DATASET EXTRACT:
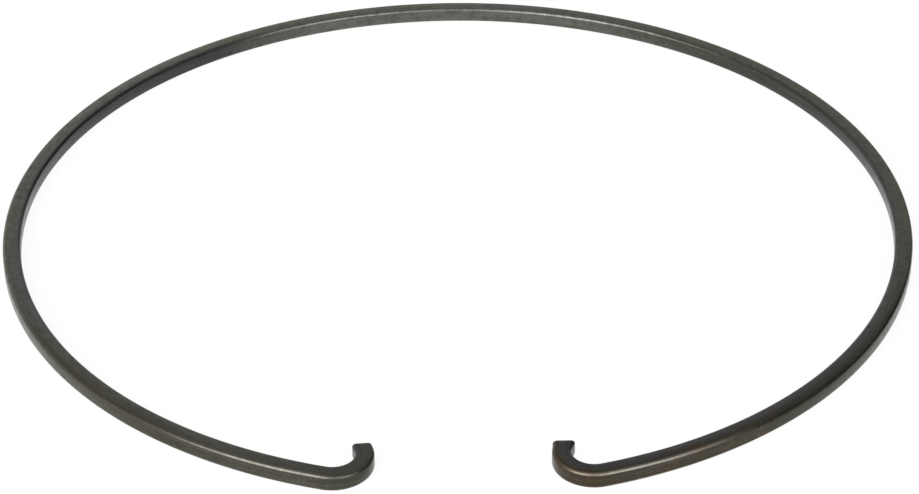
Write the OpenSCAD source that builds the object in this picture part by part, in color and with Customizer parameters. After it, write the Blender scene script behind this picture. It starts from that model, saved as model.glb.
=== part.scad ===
// Snap ring of rolled spring wire with two inward hooks, for a groove in a round bore.
// The ring lies flat: its axis is Z, its middle plane is z = 0 and its opening faces -Y.
// Drawing the hooks together closes the ring; let go, it springs out into the groove.

/* [Ring] */
// Outside diameter of the relaxed ring
ring_od = 218; // [150:1:320]
// Half of the opening: angle at the ring's centre from the front to the start of a bend
gap_half_angle = 16.15; // [10:0.05:60]

/* [Wire] */
// Radial width of the wire
wire_w = 4.1; // [2.5:0.1:6]
// Axial thickness of the wire
wire_h = 3.9; // [2.5:0.1:7]
// Radius rolled on the four long edges of the wire
edge_r = 0.75; // [0.1:0.05:1.2]

/* [Hooks] */
// Inside radius of the bend that turns each end inward
bend_inner_r = 4.7; // [2:0.1:9]
// Angle through which each end is bent
bend_angle = 122; // [80:1:150]
// How far the stretched wire draws in on every side through the bend
bend_draw = 0.03; // [0.02:0.01:0.1]
// Straight leg after the bend, measured along the middle of the wire
leg_len = 1.8; // [1.2:0.1:14]
// Lean of the sheared end face off square; its outer corner lies back
tip_slant = 12; // [0:1:20]
// Radius of the two upright corners of the end face
tip_corner_r = 0.6; // [0.05:0.05:0.8]
// Radius of the upper and lower edges of the end face
tip_edge_r = 0.4; // [0.05:0.05:0.8]

/* [Hidden] */

// Middle line of the wire: the ring's arc, then a bend at each end
ring_r = (ring_od - wire_w) / 2;
bend_r = bend_inner_r + wire_w / 2;
first_angle = gap_half_angle - 90;
arc_angle = 360 - 2 * gap_half_angle;

// The drawn-in bend runs this far into the arc and into the leg
bend_seat = 0.2;
seat_angle = bend_seat / bend_r * 180 / PI;

// Corner roundings of the end face die out this far outside the wire's own faces
tip_ease = 0.01;

// Rolled wire seen end on: X is radial, Y is axial; drawn in by the same amount all round
module wire_section(draw = 0) {
    w = wire_w - 2 * draw;
    h = wire_h - 2 * draw;
    r = edge_r - draw / 2;
    square([w - 2 * r, h], center = true);
    square([w, h - 2 * r], center = true);
    for (x = [-1, 1], y = [-1, 1])
        translate([x * (w / 2 - r), y * (h / 2 - r)]) circle(r = r, $fn = 32);
}

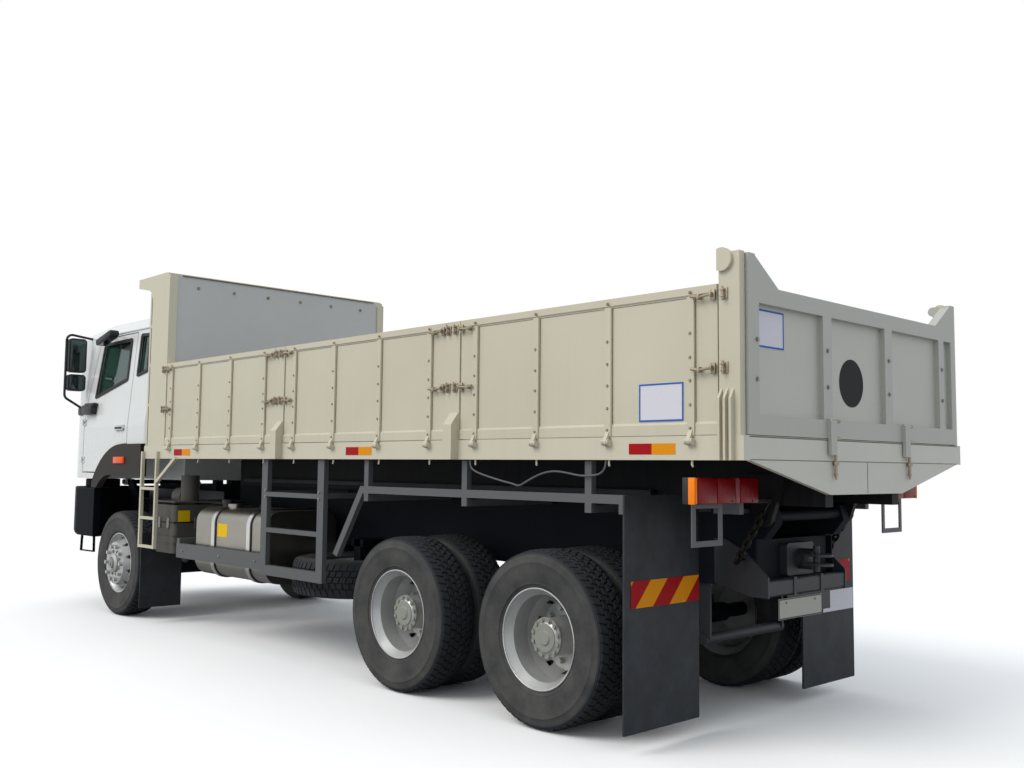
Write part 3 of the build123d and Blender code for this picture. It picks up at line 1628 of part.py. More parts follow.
for section, start in zip(section_names, section_starts):
    for side_name, side in SIDES.items():
        panel_start = start + gap
        panel_run = panel_length - 2 * gap
        if section == "front":
            panel_run = min(panel_run, head_rear_x - gap - panel_start)
        outer = half_width
        with BuildPart() as dropside:
            with BuildSketch(along(panel_start)):
                with BuildLine():
                    Polyline(
                        (side * (outer - side_thickness), panel_bottom_z),
                        (side * outer, panel_bottom_z),
                        (side * outer, panel_bottom_z + 55),
                        (side * (outer - skin_set), panel_bottom_z + 68),
                        (side * (outer - skin_set), side_top_z - 48),
                        (side * outer, side_top_z - 40),
                        (side * outer, side_top_z),
                        (side * (outer - side_thickness), side_top_z),
                        close=True,
                    )
                make_face()
            extrude(amount=panel_run)
            for offset_x in strip_offsets:
                x = start + offset_x
                with BuildSketch(Plane(origin=(x - strip_width / 2, 0, 0), x_dir=(0, 1, 0), z_dir=(1, 0, 0))):
                    strip_y = outer + (strip_proud - skin_set) / 2
                    with Locations((side * strip_y, (panel_bottom_z + strip_top_z) / 2)):
                        Rectangle(skin_set + strip_proud, strip_top_z - panel_bottom_z)
                extrude(amount=strip_width)
                with BuildSketch(along(x - 12)):
                    with Locations((side * hinge_y, hinge_z)):
                        Circle(eye_radius)
                    with BuildLine():
                        Polyline(
                            (side * (hinge_y - 22), panel_bottom_z + 30),
                            (side * (hinge_y - 13), panel_bottom_z + 30),
                            (side * (hinge_y + eye_radius - 2), hinge_z + 8),
                            (side * (hinge_y - 8), hinge_z + 14),
                            (side * (hinge_y - 22), panel_bottom_z),
                            close=True,
                        )
                    make_face()
                    with Locations((side * hinge_y, hinge_z)):
                        Circle(hinge_pin_radius + running, mode=Mode.SUBTRACT)
                extrude(amount=24)
        finish(dropside, "dropside_" + section + "_" + side_name)

with BuildPart() as hinge_lugs:
    for start in section_starts:
        for offset_x in strip_offsets:
            for side in SIDES.values():
                for lug_x in (start + offset_x - 24, start + offset_x + 14):
                    with BuildSketch(along(lug_x)):
                        with Locations((side * hinge_y, hinge_z)):
                            Circle(eye_radius)
                        with Locations((side * (half_width + 11), hinge_z - 8)):
                            Rectangle(22, 26)
                    extrude(amount=10)
                with BuildSketch(along(start + offset_x - 24)):
                    with Locations((side * hinge_y, hinge_z)):
                        Circle(hinge_pin_radius)
                extrude(amount=48)
finish(hinge_lugs, "hinge_lugs")

# Tailgate, hung from its ears
gate_half_width = half_width - post_depth - 7.0
gate_top_z = 2457.0
gate_ear_z = 2614.0
gate_depth = 60.0
gate_pin_reach = 40.0
gate_eye_radius = 30.0
gate_eye_width = 60.0
gate_lock_y = (420.0, -457.0)
gate_lock_width = 62.0
gate_lock_proud = 25.0
with BuildPart() as tailgate:
    with BuildSketch(along(tail_x)):
        with BuildLine():
            Polyline(
                (-gate_half_width, panel_bottom_z),
                (gate_half_width, panel_bottom_z),
                (gate_half_width, gate_ear_z),
                (1150, gate_ear_z),
                (920, gate_top_z),
                (-920, gate_top_z),
                (-1150, gate_ear_z),
                (-gate_half_width, gate_ear_z),
                close=True,
            )
        make_face()
        fillet(vertices().filter_by(lambda v: v.Z > gate_top_z - 1 and abs(v.Y) < 1160), radius=90)
    extrude(amount=gate_depth)
    # The skin is set in between the frame and its uprights
    with BuildSketch(along(tail_x)):
        for low_y, high_y in ((-960, -322), (-230, 388), (480, 1105), (-1140, -1032)):
            with Locations(((low_y + high_y) / 2, (1800 + 2368) / 2)):
                Rectangle(high_y - low_y, 568)
    extrude(amount=34, mode=Mode.SUBTRACT)
    for side in SIDES.values():
        # Ear block round the gate's pin
        with BuildSketch(across(side * (gate_half_width - gate_eye_width))):
            with Locations((gate_pin_x, gate_pin_z)):
                Circle(gate_eye_radius)
            with Locations(((tail_x + gate_pin_x) / 2, gate_pin_z)):
                Rectangle(gate_pin_x - tail_x, 2 * gate_eye_radius)
        extrude(amount=-side * gate_eye_width)
        with BuildSketch(across(side * (gate_half_width - 1))):
            with Locations((gate_pin_x, gate_pin_z)):
                Circle(gate_pin_radius)
        extrude(amount=-side * gate_pin_reach)
    # Locks that reach down behind the sill
    for lock_y in gate_lock_y:
        with BuildSketch(across(lock_y - gate_lock_width / 2)):
            with BuildLine():
                Polyline(
                    (tail_x, 1808),
                    (tail_x, panel_bottom_z),
                    (tail_x - gap, panel_bottom_z),
                    (tail_x - gap, 1610),
                    (tail_x - gate_lock_proud, 1610),
                    (tail_x - gate_lock_proud, 1795),
                    (tail_x - gate_lock_proud + 12, 1808),
                    close=True,
                )
            make_face()
        extrude(amount=-gate_lock_width)
finish(tailgate, "tailgate")

# Under-body tipping cylinder
ram_run = hypot(ram_base_x - ram_eye_x, ram_eye_z - ram_base_z)
ram_dir = Vector(ram_eye_x - ram_base_x, 0, ram_eye_z - ram_base_z).normalized()
ram_base = Vector(ram_base_x, 0, ram_base_z)
ram_plane = Plane(origin=ram_base, x_dir=(0, 1, 0), z_dir=ram_dir)

with BuildPart() as ram_barrel:
    with BuildSketch(ram_plane.offset(60)):
        Circle(barrel_radius)
        Circle(rod_radius + running, mode=Mode.SUBTRACT)
    extrude(amount=ram_run - 60 - 160)
    with BuildSketch(ram_plane.offset(60)):
        Circle(barrel_radius)
    extrude(amount=20)
    with BuildSketch(Plane.XZ):
        with Locations((ram_base_x, ram_base_z)):
            Circle(64)
            Circle(ram_pin_radius + running, mode=Mode.SUBTRACT)
    extrude(amount=barrel_eye_half, both=True)
finish(ram_barrel, "ram_barrel")

with BuildPart() as ram_rod:
    with BuildSketch(ram_plane.offset(80)):
        Circle(rod_radius)
    extrude(amount=ram_run - 80)
    # The eye carries its own pin, flush with both faces
    with BuildSketch(Plane.XZ):
        with Locations((ram_eye_x, ram_eye_z)):
            Circle(ram_eye_radius)
    extrude(amount=rod_eye_half, both=True)
finish(ram_rod, "ram_rod")

# Loose cable that hangs from the left rave
cable_radius = 6.0
cable_y = half_width - 18.0
cable_seat = 0.2  # between the cable's ends and the rave
cable_corner_share = 0.45  # of the shorter run, taken by each corner's arc
cable_bends = (
    (2046.0, 1534.0),
    (2017.0, 1505.0),
    (1950.0, 1484.0),
    (1850.0, 1462.0),
    (1740.0, 1440.0),
    (1660.0, 1428.0),
    (1600.0, 1413.0),
    (1555.0, 1433.0),
    (1470.0, 1471.0),
    (1380.0, 1499.0),
    (1290.0, 1507.0),
    (1195.0, 1496.0),
    (1100.0, 1481.0),
    (1010.0, 1484.0),
    (945.0, 1494.0),
    (908.0, 1534.0),
)
cable_points = [
    Vector(tail_x + x, cable_y, z)
    for x, z in ((2046.0, rave_bottom_z - cable_seat), *cable_bends, (908.0, rave_bottom_z - cable_seat))
]
cable_radii = []
for before, corner, after in zip(cable_points, cable_points[1:], cable_points[2:]):
    run_in, run_out = corner - before, after - corner
    shorter = min(run_in.length, run_out.length)
    cable_radii.append(cable_corner_share * shorter / tan(radians(run_in.get_angle(run_out) / 2)))
print("cable radii", [round(radius) for radius in cable_radii])
with BuildPart() as loose_cable:
    with BuildLine() as route:
        FilletPolyline(*cable_points, radius=cable_radii)
    with BuildSketch(Plane(origin=route.line @ 0, z_dir=route.line % 0)):
        Circle(cable_radius)
    sweep(path=route.line)
cable_length = sum(edge.length for edge in route.edges())
cable_fill = loose_cable.part.volume / (pi * cable_radius**2 * cable_length)
print("cable length", round(cable_length), "volume against section times length", round(cable_fill, 4))
finish(loose_cable, "loose_cable")
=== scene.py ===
"""Looks for a dropside tipper truck, laid out as a Blender add-on and run as a script."""

import math
from itertools import product

import bmesh
import bpy
from bpy.props import FloatProperty, FloatVectorProperty, IntProperty, PointerProperty
from mathutils import Matrix, Vector


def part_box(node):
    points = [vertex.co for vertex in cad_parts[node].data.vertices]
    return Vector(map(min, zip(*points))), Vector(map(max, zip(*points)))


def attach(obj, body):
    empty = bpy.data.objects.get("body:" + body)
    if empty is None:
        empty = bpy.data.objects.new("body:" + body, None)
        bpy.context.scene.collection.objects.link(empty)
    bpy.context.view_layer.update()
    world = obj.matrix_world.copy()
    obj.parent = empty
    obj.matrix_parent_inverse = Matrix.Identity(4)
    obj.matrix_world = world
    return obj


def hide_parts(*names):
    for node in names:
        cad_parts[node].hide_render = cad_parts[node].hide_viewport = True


bl_info = {
    "name": "Tipper truck looks",
    "version": (1, 0, 0),
    "blender": (4, 5, 0),
    "location": "View3D > Sidebar > Truck",
    "description": "Paint, rubber, glass, fittings and trim for a dropside tipper truck",
    "category": "Object",
}

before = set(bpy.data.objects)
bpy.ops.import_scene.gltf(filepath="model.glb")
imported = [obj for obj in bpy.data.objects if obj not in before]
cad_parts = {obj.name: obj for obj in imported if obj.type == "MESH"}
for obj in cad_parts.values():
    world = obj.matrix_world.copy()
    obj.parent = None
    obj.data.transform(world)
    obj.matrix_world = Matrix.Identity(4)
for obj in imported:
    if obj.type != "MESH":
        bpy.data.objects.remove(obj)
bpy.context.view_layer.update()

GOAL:
Quote exactly the lines running from the start of the listing above through the line where "into the groove." is found, and output no other lines.

CORRECT ANSWER:
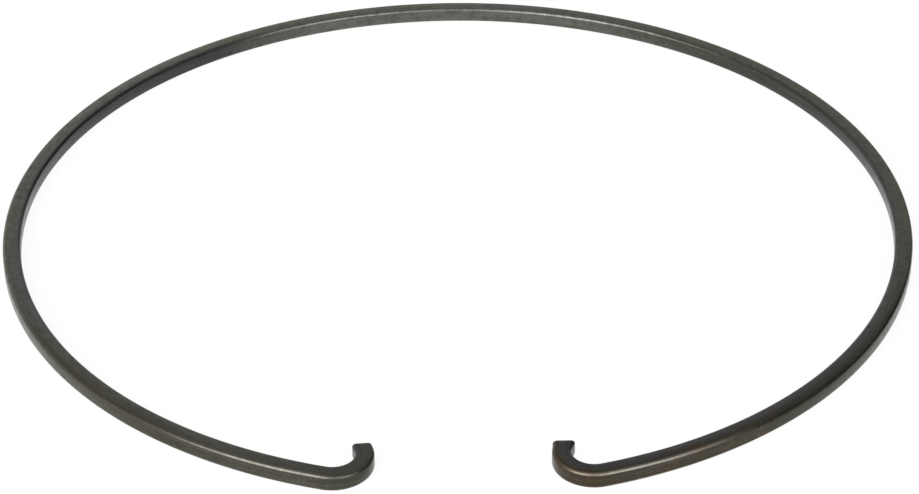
Write the OpenSCAD source that builds the object in this picture part by part, in color and with Customizer parameters. After it, write the Blender scene script behind this picture. It starts from that model, saved as model.glb.
=== part.scad ===
// Snap ring of rolled spring wire with two inward hooks, for a groove in a round bore.
// The ring lies flat: its axis is Z, its middle plane is z = 0 and its opening faces -Y.
// Drawing the hooks together closes the ring; let go, it springs out into the groove.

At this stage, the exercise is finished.